Once the ideas of rankism and dignitarianism take root in your mind, new shoots of thought begin to ramify, new instances and applications sprout.


For instance, animals, or the Earth itself: “Don’t treat the Earth like dirt,” exhorts a bumper sticker I’ve seen. Does not the lovely, living ecosystem of this planet deserve respect from its most predatory species—us?


Our rape of “resources” and our wanton decimation of other species abuses the dignity of other precious life-forms. Our inhumane maltreatment of animals, mammals especially, demeans our own humanity, undignifying us.


“But,” you say, “in a dog-eat-dog world, such tender sensibilities would only lead to our extinction. We must fight to survive. It’s eat or be eaten. Ask Darwin.”


It’s not always that stark, I reply, and our intelligence allows us to think more widely and wisely, if we so choose. We can observe how cooperation among populations and species often works more to the advantage of all than does domination and exploitation.
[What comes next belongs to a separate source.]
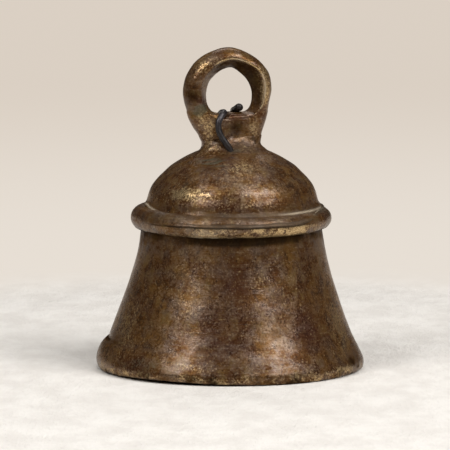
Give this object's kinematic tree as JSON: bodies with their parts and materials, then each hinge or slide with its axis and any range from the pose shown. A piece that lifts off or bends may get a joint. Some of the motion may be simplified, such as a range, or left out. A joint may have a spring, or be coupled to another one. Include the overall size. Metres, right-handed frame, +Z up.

For the sake of cultivating kindness in ourselves (an essential virtue), we need to consider how our attitudes and actions can become more Earth friendly and more ecologically savvy, which includes developing empathy and reverence for all the valuable life-forms that Earth’s evolution has engendered.


How high on the food-chain can we eat with good health and in good conscience? With what reverence and respect do we honor what nourishes us? These, I think, are vital dignitarian questions to ponder as we reform the rankist practices now prevailing.